Re: A bit of bomb throwing....

From: Michael McDougall <mcdougall_at_grammatech.com>
Date: Mon, 16 Jan 2006 23:32:51 -0500

Zack Rosen wrote:

>
> This is exactly what I would like to see SIMILE become, but it isn't
> there yet and without a restructuring of approach I don't see it
> becoming that any time soon. As someone representing the development
> budgets of organizations looking to employ semantic web technologies
> I assure you there is no realistic way to employ them yet. With all
> the effort and passion going into this research I don't see why this
> has to be the case.
>

I've read your blog post and I your emails here but I don't really get
it. You write in your blog that

"Researchers need to stop thinking of themselves as researchers and
start thinking of themselves as implementors."

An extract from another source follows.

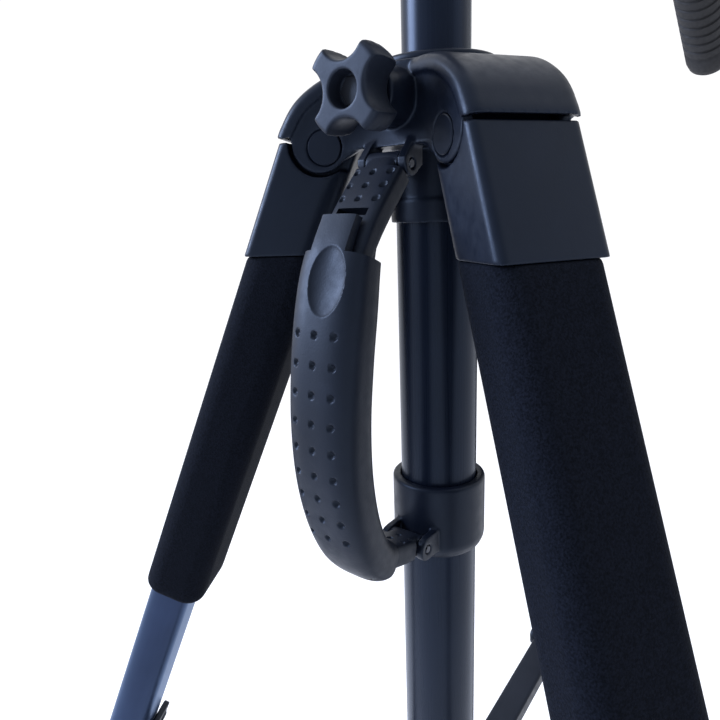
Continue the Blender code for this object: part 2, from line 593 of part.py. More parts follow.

But researchers *aren't* implementors, they *are* researchers. They are
researchers because they want to do research. Their main aim is to
advance the state of knowledge, to get published, and to keep their
funding agencies happy. Extending a description logic or creating a new
social network analyis algorithm is research -- if you do it right you
solved a problem that humanity has never solved before. Getting Drupal
to work with RDF is not usually research--it's not going to get you
published, or a PhD, or tenure.

Researchers are not some idle pool of labor looking for work. They have
specific aims of their own and they have to please the people who fund
them. David Huynh is working on a PhD. I'm sure he wants to make Solvent
a rock solid and wildly popular tool, but if it comes down to pleasing
users or finishing the PhD, he's probably gonna pick the the PhD--as he
should.

You ask "Why aren't these tools being employed in real world use cases?
Why are they being built in silo'd development environments? Why
aren't researches collaborating effectively with organizations,
businesses, and open-source developers actively pursuing semantic web
concepts? "

Because real world use cases are real real hard. Inter-organization
communication and collaboration is really hard. Software development is
painful enough when everyone involved works for the same company; when
various organizations have different agendas and needs, cutting through
the communication overhead and zeroing in on the concrete benefit and
still having enough time to do your actual research is just too hard. A
silo'd environment is much easier to cope with--you run much less risk
of wasting months of effort and having nothing to show for it. It's much
easier (and much less risky) to pick a small niche of knowledge and make
advances in that niche.

There are plenty of researchers who like to create cool tools, but most
of the time they are doing it as something of a hobby between their
paper writing and grant getting.

If you really want of team of implementors, you're going to have to hire
some. Or you can get a bunch of bobbyists interested in your use case,
but it seems like the best way to do that is to put in a lot of the
effort yourself.

As a few here have mentioned, I find it a little bizarre that you single
out one of the research groups that seems most interested in generating
running software that actually does something useful.

Maybe it would help if you were a little more concrete about what you
want to see and what tools you think are lacking. There are tools out
there--I got a decent little semantic web application going with a bit
of python, bash scripts and XSL. You can't just throw an application
together, but this *is* software--like a lot of software, it often takes
some work to get the pieces working together.